27 April 2007

Travel

Travelling for the first time was a life-changing experience for me. Travel as in overseas not as in the next state over.

17 and still in high school, I had been saving to go to Europe for the past 3 summers. Most parents wouldn't even consider letting their children wander over the Atlantic Ocean by themselves and my father was no different. However, I found a loophole. He said I could go if I could snare another person into coming with me. Perhaps he doubted how very motivated I was about leaving the States because I found someone within two weeks (much to his chagrin).

K was a year older than I and had just graduated high school; she was ripe for an adventure. We bought the tickets, reserved hostel rooms, checked out rail cards, and then finally packed our rucksacks as the date loomed closer.

27 June, 2000. Good day. I was new to everything. New to travel, new to love, new to flying, really. Was quite an eager beaver and I wanted to see and do everything. The excitement buzzing and doing star-jumps in my stomach was almost unbearable but I wouldn't have let go of those flippy feelings for the world.
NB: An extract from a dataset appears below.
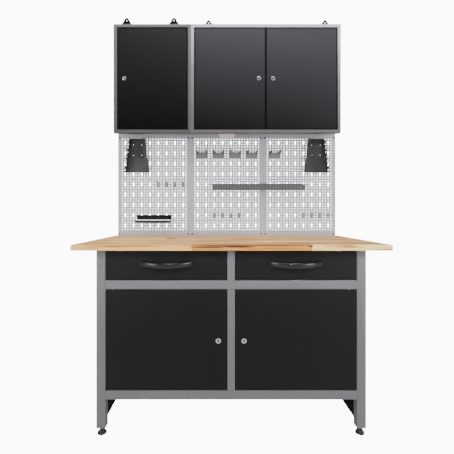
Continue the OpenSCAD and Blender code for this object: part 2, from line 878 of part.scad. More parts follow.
module hooks() {
    color("silver") for (i = [0 : 3]) {
        hook(0, columns - 11 + i * slot_every_x, slot_every_z);
        hook(1, 7 + i * slot_every_x, slot_rows - 1);
        hook(2, columns - 11 + i * slot_every_x, slot_rows - 1);
    }
}

worktop();
post(post_places[0]);  // post_front_left
post(post_places[1]);  // post_front_right
post(post_places[2]);  // post_rear_left
post(post_places[3]);  // post_rear_right
rail_middle();
rail_bottom();
rear_rails();
side_panel(-1);  // side_panel_left
side_panel(1);  // side_panel_right
back_panel();
bottom_shelf();
drawer_deck();
partition_upper();
partition_lower();
foot(post_places[0]);  // foot_front_left
foot(post_places[1]);  // foot_front_right
foot(post_places[2]);  // foot_rear_left
foot(post_places[3]);  // foot_rear_right
screws();
slides_fixed();
mirror([1, 0, 0]) drawer_front();  // drawer_left_front
mirror([1, 0, 0]) drawer_tray();  // drawer_left_tray
mirror([1, 0, 0]) handle();  // drawer_left_handle
mirror([1, 0, 0]) slides_middle();  // drawer_left_slides
mirror([1, 0, 0]) runners();  // drawer_left_runners
drawer_front();  // drawer_right_front
drawer_tray();  // drawer_right_tray
handle();  // drawer_right_handle
slides_middle();  // drawer_right_slides
runners();  // drawer_right_runners
mirror([1, 0, 0]) bench_door();  // door_left
bench_door();  // door_right
mirror([1, 0, 0]) bench_lock();  // lock_left
bench_lock();  // lock_right
mirror([1, 0, 0]) bench_plug();  // plug_left
bench_plug();  // plug_right
hinge_pins();
small_cabinet();
small_door();
cabinet_lock(small_lock_x);  // small_lock
cabinet_plug(small_lock_x, cabinet_cam_l);  // small_plug
large_cabinet();
large_door_left();
large_door_right();
cabinet_lock(large_lock_x0);  // large_lock_left
cabinet_lock(large_lock_x1);  // large_lock_right
cabinet_plug(large_lock_x0, large_cam_l);  // large_plug_left
cabinet_plug(large_lock_x1, large_cam_l);  // large_plug_right
shelves();
hanging_lugs();
board(0);  // board_left
board(1);  // board_middle
board(2);  // board_right
spanner_holders();
rack();
plier_holders();
trays();
hooks();
board_plate();
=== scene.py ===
"""Workshop bench with drawers, tool boards and wall cabinets: meshes, finishes, light and camera."""
import json
import math
import random

import bpy
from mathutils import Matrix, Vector


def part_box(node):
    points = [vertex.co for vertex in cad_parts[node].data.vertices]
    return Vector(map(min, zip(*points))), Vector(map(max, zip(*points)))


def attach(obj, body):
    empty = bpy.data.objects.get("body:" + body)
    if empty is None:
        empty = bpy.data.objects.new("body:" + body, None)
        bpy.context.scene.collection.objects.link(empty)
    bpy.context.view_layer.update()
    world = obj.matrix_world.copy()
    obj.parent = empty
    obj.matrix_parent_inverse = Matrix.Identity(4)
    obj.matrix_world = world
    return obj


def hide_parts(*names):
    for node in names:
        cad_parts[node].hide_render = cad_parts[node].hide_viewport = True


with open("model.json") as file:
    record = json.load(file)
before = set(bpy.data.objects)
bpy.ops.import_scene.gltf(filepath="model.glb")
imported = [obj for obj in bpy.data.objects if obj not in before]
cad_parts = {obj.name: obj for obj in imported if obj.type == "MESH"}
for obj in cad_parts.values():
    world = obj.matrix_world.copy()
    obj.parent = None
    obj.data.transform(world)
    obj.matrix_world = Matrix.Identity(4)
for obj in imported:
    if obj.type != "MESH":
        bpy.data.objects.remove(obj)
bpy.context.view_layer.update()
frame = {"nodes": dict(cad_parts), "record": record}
MM = 0.001
rng = random.Random(7)


# ---------------------------------------------------------------- modelling helpers
def deselect():
    if bpy.context.object and bpy.context.object.mode != "OBJECT":
        bpy.ops.object.mode_set(mode="OBJECT")
    bpy.ops.object.select_all(action="DESELECT")


def select_only(*objects):
    deselect()
    for obj in objects:
        obj.select_set(True)
    bpy.context.view_layer.objects.active = objects[0]


def settle(obj):
    """Moves an object's place, turn and scale into its mesh."""
    select_only(obj)
    bpy.ops.object.transform_apply(location=True, rotation=True, scale=True)
    return obj


def edit(obj, mode="FACE"):
    select_only(obj)
    bpy.ops.object.mode_set(mode="EDIT")
    bpy.ops.mesh.select_mode(type=mode)
    bpy.ops.mesh.select_all(action="DESELECT")


def done(obj):
    bpy.ops.object.mode_set(mode="OBJECT")
    return obj


def pick_faces(obj, test):
    """In edit mode, selects only the faces whose centre and normal pass the test."""
    bpy.ops.mesh.select_all(action="DESELECT")
    bpy.ops.object.mode_set(mode="OBJECT")
    for face in obj.data.polygons:
        face.select = test(face.center, face.normal)
    bpy.ops.object.mode_set(mode="EDIT")


def pick_edges(obj, test):
    """In edit mode, selects only the edges whose two ends pass the test."""
    bpy.ops.mesh.select_all(action="DESELECT")
    bpy.ops.object.mode_set(mode="OBJECT")
    points = obj.data.vertices
    for edge in obj.data.edges:
        edge.select = test(points[edge.vertices[0]].co, points[edge.vertices[1]].co)
    bpy.ops.object.mode_set(mode="EDIT")


def pick_points(obj, test):
    """In edit mode, selects only the vertices whose place passes the test."""
    bpy.ops.mesh.select_all(action="DESELECT")
    bpy.ops.object.mode_set(mode="OBJECT")
    for vertex in obj.data.vertices:
        vertex.select = test(vertex.co)
    bpy.ops.object.mode_set(mode="EDIT")


def smooth(obj, angle=35):
    select_only(obj)
    bpy.ops.object.shade_smooth_by_angle(angle=math.radians(angle))
    return obj


def modify(obj, kind, **settings):
    """Adds a modifier, sets it and applies it."""
    select_only(obj)
    bpy.ops.object.modifier_add(type=kind)
    modifier = obj.modifiers[-1]
    for key, value in settings.items():
        setattr(modifier, key, value)
    bpy.ops.object.modifier_apply(modifier=modifier.name)
    return obj


def soft_edges(obj, width, segments=2, angle=40):
    """Rounds every sharp edge, as folded or deburred metal is."""
    modify(obj, "BEVEL", width=width, segments=segments, limit_method="ANGLE",
           angle_limit=math.radians(angle), use_clamp_overlap=True, harden_normals=False)
    smooth(obj, angle)
    return modify(obj, "WEIGHTED_NORMAL", keep_sharp=True, weight=100)


def block(name, lo, hi):
    lo, hi = Vector(lo), Vector(hi)
    deselect()
    bpy.ops.mesh.primitive_cube_add(size=1, location=(lo + hi) / 2, scale=hi - lo)
    obj = bpy.context.object
    obj.name = name
    return settle(obj)


def rounded_block(name, lo, hi, radius, segments=2):
    return soft_edges(block(name, lo, hi), radius, segments)


TURN = {"X": (0, math.pi / 2, 0), "Y": (math.pi / 2, 0, 0), "Z": (0, 0, 0)}


def rod(name, centre, radius, length, axis, sides=32):
    deselect()
    bpy.ops.mesh.primitive_cylinder_add(vertices=sides, radius=radius, depth=length,
                                        location=centre, rotation=TURN[axis])
    obj = bpy.context.object
    obj.name = name
    return settle(obj)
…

Once in London, K and I made our way to Earl's Court on the Piccadilly line. My experience of climbing up from the depths of London's Underground and stepping out into the bustling fume-filled street was surreal. I needed to pinch myself. Almost got smacked down by a couple of motorbikes racing by me on the left side of the road...tricky that, trying to get my head round traffic on the opposite side of the street.

We finally found our hostel, the Silver Fern, and picked our way carefully through the smoke-stained air and traveler-riddled hall. The dorm room was co-ed and I met a Kiwi for the first time named Kiernan. He gave me a pen. I used it for the next two years.

Walking out into the potent summer air of London I felt invincible. The whole trip through England, Scotland and France laid ahead of me I couldn't wait for my new experiences. I felt the end was far away and perhaps it wouldn't end at all...

The hostellers were a collective mix gathered from around the world: Ozzies, Kiwis, French, Americans, Germans, Brazilians, Saffas, Canadians...we gathered at the Walkabout in Shepard's Bush and I had my very first snakebite. Foul as they are it tasted damn fine that evening. Dancing to Abba's cheesy hit 'Dancing Queen', getting beer spilled on me by drunk mongrels, and being hit on by a sleazy Ozzie was a novel experience and I reveled in it. I was young. It was fun and very, very different to anything of what I knew.

Ah, the first travel bite. It's exponential. Like a surfer who needs larger and larger waves to get the same high, I need to see more and more new places and experience different cultures to fulfill my travel appetite.

But I'll never forget that first experience of walking up and out into a different country for the first time. My whole life I've felt there was something missing within me and travelling helps fill the unknown void.